» **YOUR TASK**: Can you print every record below exactly as written?

·····

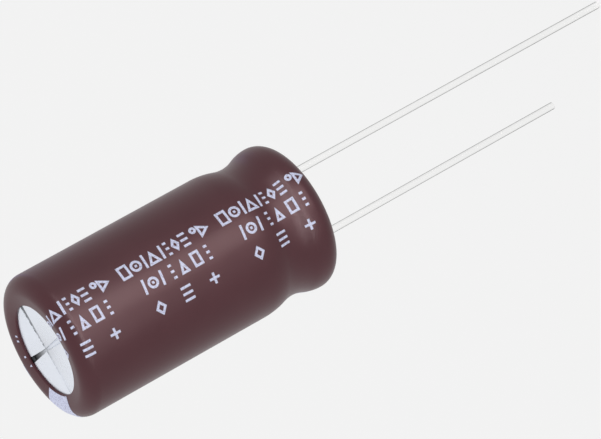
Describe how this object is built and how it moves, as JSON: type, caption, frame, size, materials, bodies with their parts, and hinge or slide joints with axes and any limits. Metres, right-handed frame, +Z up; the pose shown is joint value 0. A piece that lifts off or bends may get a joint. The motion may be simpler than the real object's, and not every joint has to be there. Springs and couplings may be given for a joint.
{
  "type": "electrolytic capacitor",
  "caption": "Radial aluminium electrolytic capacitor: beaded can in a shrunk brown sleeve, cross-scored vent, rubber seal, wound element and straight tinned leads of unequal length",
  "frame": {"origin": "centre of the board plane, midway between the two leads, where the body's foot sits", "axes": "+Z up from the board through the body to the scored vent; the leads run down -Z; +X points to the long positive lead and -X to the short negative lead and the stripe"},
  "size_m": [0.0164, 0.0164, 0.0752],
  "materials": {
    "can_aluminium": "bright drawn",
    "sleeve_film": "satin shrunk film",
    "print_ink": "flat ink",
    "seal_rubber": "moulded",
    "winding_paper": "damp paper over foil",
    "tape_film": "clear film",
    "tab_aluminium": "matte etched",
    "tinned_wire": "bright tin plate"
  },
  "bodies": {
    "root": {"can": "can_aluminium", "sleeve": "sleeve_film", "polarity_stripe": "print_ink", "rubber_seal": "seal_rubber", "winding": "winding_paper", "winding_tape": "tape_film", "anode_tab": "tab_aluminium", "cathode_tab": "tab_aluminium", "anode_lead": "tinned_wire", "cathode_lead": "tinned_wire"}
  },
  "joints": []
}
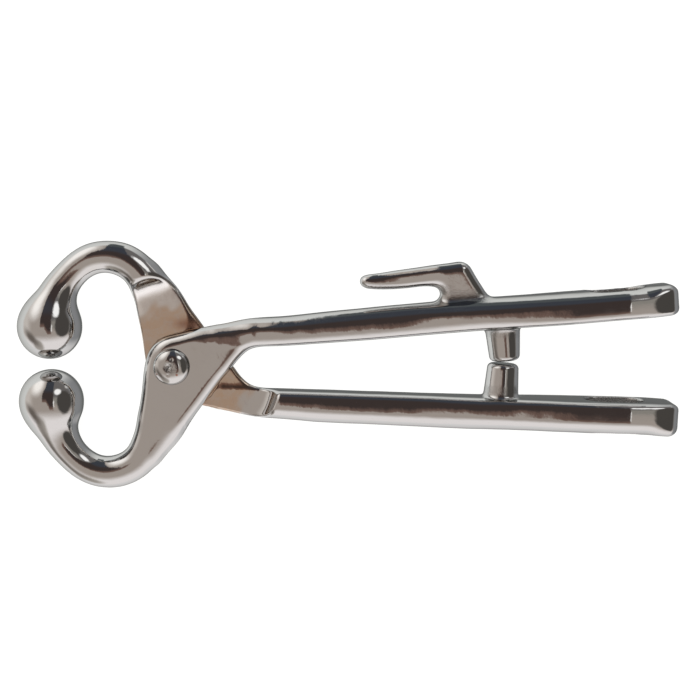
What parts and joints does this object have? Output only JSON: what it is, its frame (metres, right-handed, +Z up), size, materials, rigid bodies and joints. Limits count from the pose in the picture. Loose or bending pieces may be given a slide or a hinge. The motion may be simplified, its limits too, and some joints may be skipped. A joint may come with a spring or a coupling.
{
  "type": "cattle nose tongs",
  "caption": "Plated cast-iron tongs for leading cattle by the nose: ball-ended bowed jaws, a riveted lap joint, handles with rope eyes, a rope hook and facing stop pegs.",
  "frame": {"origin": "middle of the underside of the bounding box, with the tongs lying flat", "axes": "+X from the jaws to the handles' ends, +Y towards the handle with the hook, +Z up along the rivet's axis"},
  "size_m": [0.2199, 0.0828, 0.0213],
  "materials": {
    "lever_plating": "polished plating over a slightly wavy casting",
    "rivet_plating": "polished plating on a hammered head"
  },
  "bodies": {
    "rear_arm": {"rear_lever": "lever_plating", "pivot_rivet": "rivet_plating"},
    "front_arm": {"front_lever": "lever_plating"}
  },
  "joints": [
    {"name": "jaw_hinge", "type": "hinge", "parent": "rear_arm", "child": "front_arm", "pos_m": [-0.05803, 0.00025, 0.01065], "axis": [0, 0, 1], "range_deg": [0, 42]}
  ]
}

·····

» **WRITTEN ANSWER**:
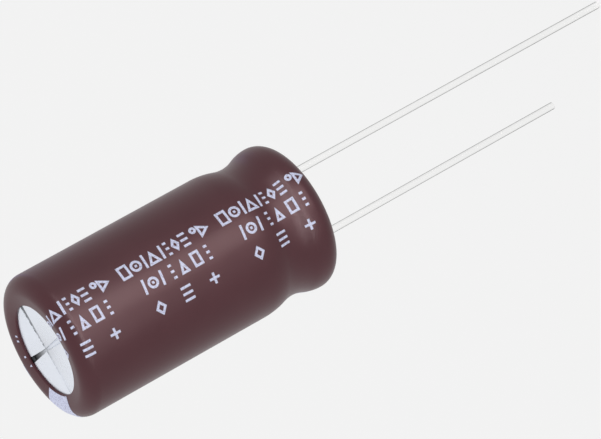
Describe how this object is built and how it moves, as JSON: type, caption, frame, size, materials, bodies with their parts, and hinge or slide joints with axes and any limits. Metres, right-handed frame, +Z up; the pose shown is joint value 0. A piece that lifts off or bends may get a joint. The motion may be simpler than the real object's, and not every joint has to be there. Springs and couplings may be given for a joint.
{
  "type": "electrolytic capacitor",
  "caption": "Radial aluminium electrolytic capacitor: beaded can in a shrunk brown sleeve, cross-scored vent, rubber seal, wound element and straight tinned leads of unequal length",
  "frame": {"origin": "centre of the board plane, midway between the two leads, where the body's foot sits", "axes": "+Z up from the board through the body to the scored vent; the leads run down -Z; +X points to the long positive lead and -X to the short negative lead and the stripe"},
  "size_m": [0.0164, 0.0164, 0.0752],
  "materials": {
    "can_aluminium": "bright drawn",
    "sleeve_film": "satin shrunk film",
    "print_ink": "flat ink",
    "seal_rubber": "moulded",
    "winding_paper": "damp paper over foil",
    "tape_film": "clear film",
    "tab_aluminium": "matte etched",
    "tinned_wire": "bright tin plate"
  },
  "bodies": {
    "root": {"can": "can_aluminium", "sleeve": "sleeve_film", "polarity_stripe": "print_ink", "rubber_seal": "seal_rubber", "winding": "winding_paper", "winding_tape": "tape_film", "anode_tab": "tab_aluminium", "cathode_tab": "tab_aluminium", "anode_lead": "tinned_wire", "cathode_lead": "tinned_wire"}
  },
  "joints": []
}
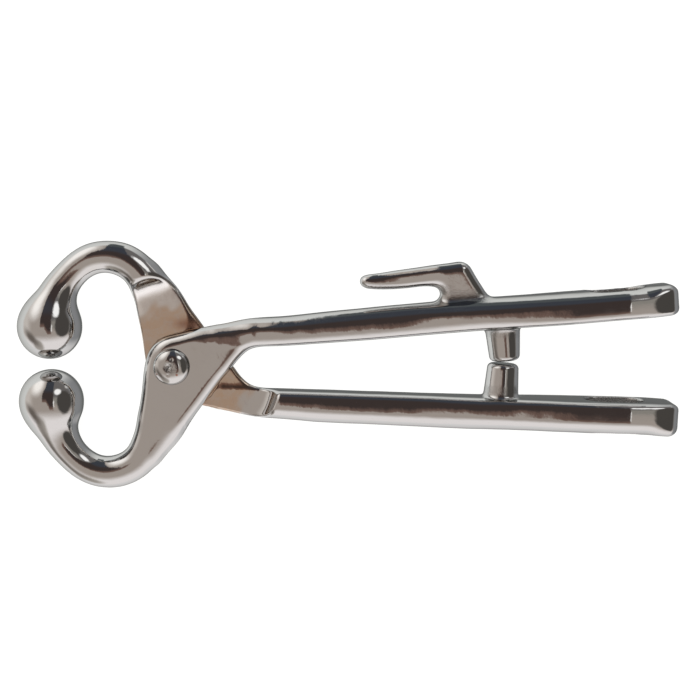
What parts and joints does this object have? Output only JSON: what it is, its frame (metres, right-handed, +Z up), size, materials, rigid bodies and joints. Limits count from the pose in the picture. Loose or bending pieces may be given a slide or a hinge. The motion may be simplified, its limits too, and some joints may be skipped. A joint may come with a spring or a coupling.
{
  "type": "cattle nose tongs",
  "caption": "Plated cast-iron tongs for leading cattle by the nose: ball-ended bowed jaws, a riveted lap joint, handles with rope eyes, a rope hook and facing stop pegs.",
  "frame": {"origin": "middle of the underside of the bounding box, with the tongs lying flat", "axes": "+X from the jaws to the handles' ends, +Y towards the handle with the hook, +Z up along the rivet's axis"},
  "size_m": [0.2199, 0.0828, 0.0213],
  "materials": {
    "lever_plating": "polished plating over a slightly wavy casting",
    "rivet_plating": "polished plating on a hammered head"
  },
  "bodies": {
    "rear_arm": {"rear_lever": "lever_plating", "pivot_rivet": "rivet_plating"},
    "front_arm": {"front_lever": "lever_plating"}
  },
  "joints": [
    {"name": "jaw_hinge", "type": "hinge", "parent": "rear_arm", "child": "front_arm", "pos_m": [-0.05803, 0.00025, 0.01065], "axis": [0, 0, 1], "range_deg": [0, 42]}
  ]
}